I'll of course declare it on my income tax at years end.


----------



## the-royal-mail (Dec 11, 2009)

I believe the threshold for GST is $30K/yr. Will you be doing more than this amount of business in the US over a year?

If not, I wouldn't worry about it and just keep copies of the invoices and add them all up and declare as income.


----------



## marina628 (Dec 14, 2010)

We do about a million a year from one company in South Africa and they are coded tax exempt.I assume that applies to all foreign companies.


----------



## jamesbe (May 8, 2010)

Yeah I do HST in Canada as I'm well over $30k but never provided service across the border before. I can't seem to find anything about the US on CRA's website so I guess I don't charge them...


----------



## Homerhomer (Oct 18, 2010)

jamesbe said:


> That's the thing I'm not on a payroll they are just going to cut me a cheque for my invoice so no taxes.

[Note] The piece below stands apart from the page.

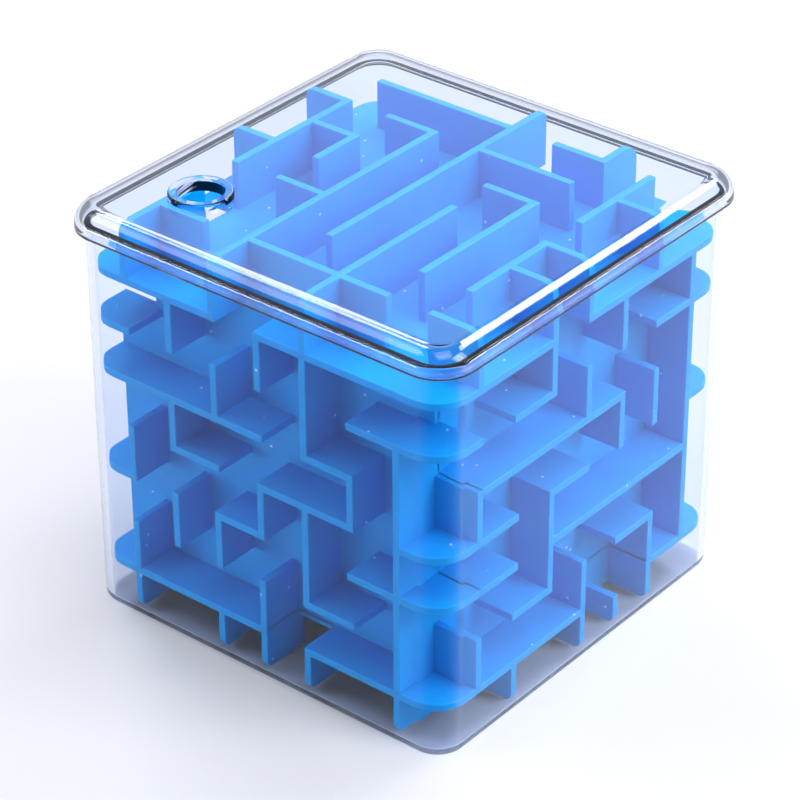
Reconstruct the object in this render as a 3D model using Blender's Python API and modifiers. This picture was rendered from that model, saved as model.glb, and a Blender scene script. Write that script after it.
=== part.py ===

But going to catch up to someone no?
> 
> I'll of course declare it on my income tax at years end.


I know you are not the employee, US tax rules for foreigners providing services to US companies are strange but quite specific.

I am providing services to US companies out of Canada and was required to fill those forms or they would be witholding taxes, it's common and that's how it is.

Sales to outside Canada are called zero rated, means you do not charge them HST but you can still claim HST ITC.

If your services were HST excempt you wouldn't charge hst, but you also wouldn't be able to claim ITC on your expenses.


----------



## Homerhomer (Oct 18, 2010)

the-royal-mail said:


> I believe the threshold for GST is $30K/yr. Will you be doing more than this amount of business in the US over a year?
> 
> If not, I wouldn't worry about it and just keep copies of the invoices and add them all up and declare as income.


How much business is done in US is not relevant, total revenues of the company is what's important for 30k threshold.


----------



## FrugalTrader (Oct 13, 2008)

As others have mentioned, you do not charge HST to US clients.


----------